=== REQUIRED WORK ===
Repeat each line exactly, leaving nothing out.
:::
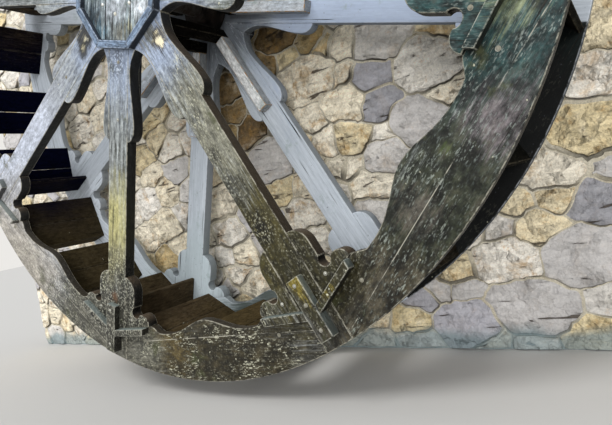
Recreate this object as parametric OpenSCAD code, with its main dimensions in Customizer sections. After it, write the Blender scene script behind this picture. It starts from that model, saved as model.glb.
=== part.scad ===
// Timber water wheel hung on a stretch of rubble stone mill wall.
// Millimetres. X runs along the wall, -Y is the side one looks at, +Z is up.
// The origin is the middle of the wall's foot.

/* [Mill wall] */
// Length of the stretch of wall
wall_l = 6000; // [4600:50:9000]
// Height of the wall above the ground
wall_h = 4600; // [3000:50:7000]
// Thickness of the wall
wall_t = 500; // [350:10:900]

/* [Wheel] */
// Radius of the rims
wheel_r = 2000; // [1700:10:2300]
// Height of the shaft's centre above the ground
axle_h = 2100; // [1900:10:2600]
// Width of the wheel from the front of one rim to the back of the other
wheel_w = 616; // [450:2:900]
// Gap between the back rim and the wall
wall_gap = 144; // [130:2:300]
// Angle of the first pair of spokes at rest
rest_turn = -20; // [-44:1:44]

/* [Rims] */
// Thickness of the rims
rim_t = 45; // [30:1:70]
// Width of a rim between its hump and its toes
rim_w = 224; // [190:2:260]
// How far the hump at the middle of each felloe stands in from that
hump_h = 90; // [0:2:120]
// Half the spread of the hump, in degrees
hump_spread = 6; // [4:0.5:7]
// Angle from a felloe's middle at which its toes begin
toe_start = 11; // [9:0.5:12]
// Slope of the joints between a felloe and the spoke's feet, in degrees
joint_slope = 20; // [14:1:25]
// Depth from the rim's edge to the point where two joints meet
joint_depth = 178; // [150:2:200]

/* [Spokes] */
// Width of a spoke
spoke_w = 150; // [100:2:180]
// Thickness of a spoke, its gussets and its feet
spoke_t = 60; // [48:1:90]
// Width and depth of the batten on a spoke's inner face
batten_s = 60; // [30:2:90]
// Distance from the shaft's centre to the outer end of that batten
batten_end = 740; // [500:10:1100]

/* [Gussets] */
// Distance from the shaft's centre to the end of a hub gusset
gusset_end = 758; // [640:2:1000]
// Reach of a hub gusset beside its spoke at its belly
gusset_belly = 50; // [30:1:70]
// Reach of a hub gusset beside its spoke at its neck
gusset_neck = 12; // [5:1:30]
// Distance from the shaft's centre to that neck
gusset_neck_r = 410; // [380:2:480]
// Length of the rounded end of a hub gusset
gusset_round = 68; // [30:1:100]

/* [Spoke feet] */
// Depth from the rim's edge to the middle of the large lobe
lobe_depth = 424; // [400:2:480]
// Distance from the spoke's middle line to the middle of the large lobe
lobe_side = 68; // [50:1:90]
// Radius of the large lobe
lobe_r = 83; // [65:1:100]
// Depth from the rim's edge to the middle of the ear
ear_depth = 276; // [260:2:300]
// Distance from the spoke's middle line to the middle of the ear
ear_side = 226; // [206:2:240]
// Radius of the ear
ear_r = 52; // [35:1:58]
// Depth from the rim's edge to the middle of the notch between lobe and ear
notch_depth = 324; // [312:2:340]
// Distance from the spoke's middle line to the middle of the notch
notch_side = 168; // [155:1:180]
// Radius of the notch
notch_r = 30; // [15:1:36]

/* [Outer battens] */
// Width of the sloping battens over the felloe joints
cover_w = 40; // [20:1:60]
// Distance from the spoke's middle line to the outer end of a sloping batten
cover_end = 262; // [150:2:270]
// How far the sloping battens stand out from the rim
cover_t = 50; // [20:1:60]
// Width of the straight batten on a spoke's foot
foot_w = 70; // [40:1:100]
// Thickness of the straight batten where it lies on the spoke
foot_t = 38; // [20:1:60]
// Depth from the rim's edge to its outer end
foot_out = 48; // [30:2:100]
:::
=== ANSWER TO THE EXERCISE ===
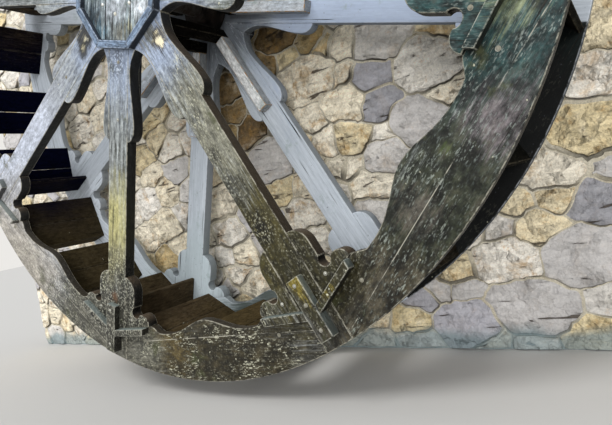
Recreate this object as parametric OpenSCAD code, with its main dimensions in Customizer sections. After it, write the Blender scene script behind this picture. It starts from that model, saved as model.glb.
=== part.scad ===
// Timber water wheel hung on a stretch of rubble stone mill wall.
// Millimetres. X runs along the wall, -Y is the side one looks at, +Z is up.
// The origin is the middle of the wall's foot.

/* [Mill wall] */
// Length of the stretch of wall
wall_l = 6000; // [4600:50:9000]
// Height of the wall above the ground
wall_h = 4600; // [3000:50:7000]
// Thickness of the wall
wall_t = 500; // [350:10:900]

/* [Wheel] */
// Radius of the rims
wheel_r = 2000; // [1700:10:2300]
// Height of the shaft's centre above the ground
axle_h = 2100; // [1900:10:2600]
// Width of the wheel from the front of one rim to the back of the other
wheel_w = 616; // [450:2:900]
// Gap between the back rim and the wall
wall_gap = 144; // [130:2:300]
// Angle of the first pair of spokes at rest
rest_turn = -20; // [-44:1:44]

/* [Rims] */
// Thickness of the rims
rim_t = 45; // [30:1:70]
// Width of a rim between its hump and its toes
rim_w = 224; // [190:2:260]
// How far the hump at the middle of each felloe stands in from that
hump_h = 90; // [0:2:120]
// Half the spread of the hump, in degrees
hump_spread = 6; // [4:0.5:7]
// Angle from a felloe's middle at which its toes begin
toe_start = 11; // [9:0.5:12]
// Slope of the joints between a felloe and the spoke's feet, in degrees
joint_slope = 20; // [14:1:25]
// Depth from the rim's edge to the point where two joints meet
joint_depth = 178; // [150:2:200]

/* [Spokes] */
// Width of a spoke
spoke_w = 150; // [100:2:180]
// Thickness of a spoke, its gussets and its feet
spoke_t = 60; // [48:1:90]
// Width and depth of the batten on a spoke's inner face
batten_s = 60; // [30:2:90]
// Distance from the shaft's centre to the outer end of that batten
batten_end = 740; // [500:10:1100]

/* [Gussets] */
// Distance from the shaft's centre to the end of a hub gusset
gusset_end = 758; // [640:2:1000]
// Reach of a hub gusset beside its spoke at its belly
gusset_belly = 50; // [30:1:70]
// Reach of a hub gusset beside its spoke at its neck
gusset_neck = 12; // [5:1:30]
// Distance from the shaft's centre to that neck
gusset_neck_r = 410; // [380:2:480]
// Length of the rounded end of a hub gusset
gusset_round = 68; // [30:1:100]

/* [Spoke feet] */
// Depth from the rim's edge to the middle of the large lobe
lobe_depth = 424; // [400:2:480]
// Distance from the spoke's middle line to the middle of the large lobe
lobe_side = 68; // [50:1:90]
// Radius of the large lobe
lobe_r = 83; // [65:1:100]
// Depth from the rim's edge to the middle of the ear
ear_depth = 276; // [260:2:300]
// Distance from the spoke's middle line to the middle of the ear
ear_side = 226; // [206:2:240]
// Radius of the ear
ear_r = 52; // [35:1:58]
// Depth from the rim's edge to the middle of the notch between lobe and ear
notch_depth = 324; // [312:2:340]
// Distance from the spoke's middle line to the middle of the notch
notch_side = 168; // [155:1:180]
// Radius of the notch
notch_r = 30; // [15:1:36]

/* [Outer battens] */
// Width of the sloping battens over the felloe joints
cover_w = 40; // [20:1:60]
// Distance from the spoke's middle line to the outer end of a sloping batten
cover_end = 262; // [150:2:270]
// How far the sloping battens stand out from the rim
cover_t = 50; // [20:1:60]
// Width of the straight batten on a spoke's foot
foot_w = 70; // [40:1:100]
// Thickness of the straight batten where it lies on the spoke
foot_t = 38; // [20:1:60]
// Depth from the rim's edge to its outer end
foot_out = 48; // [30:2:100]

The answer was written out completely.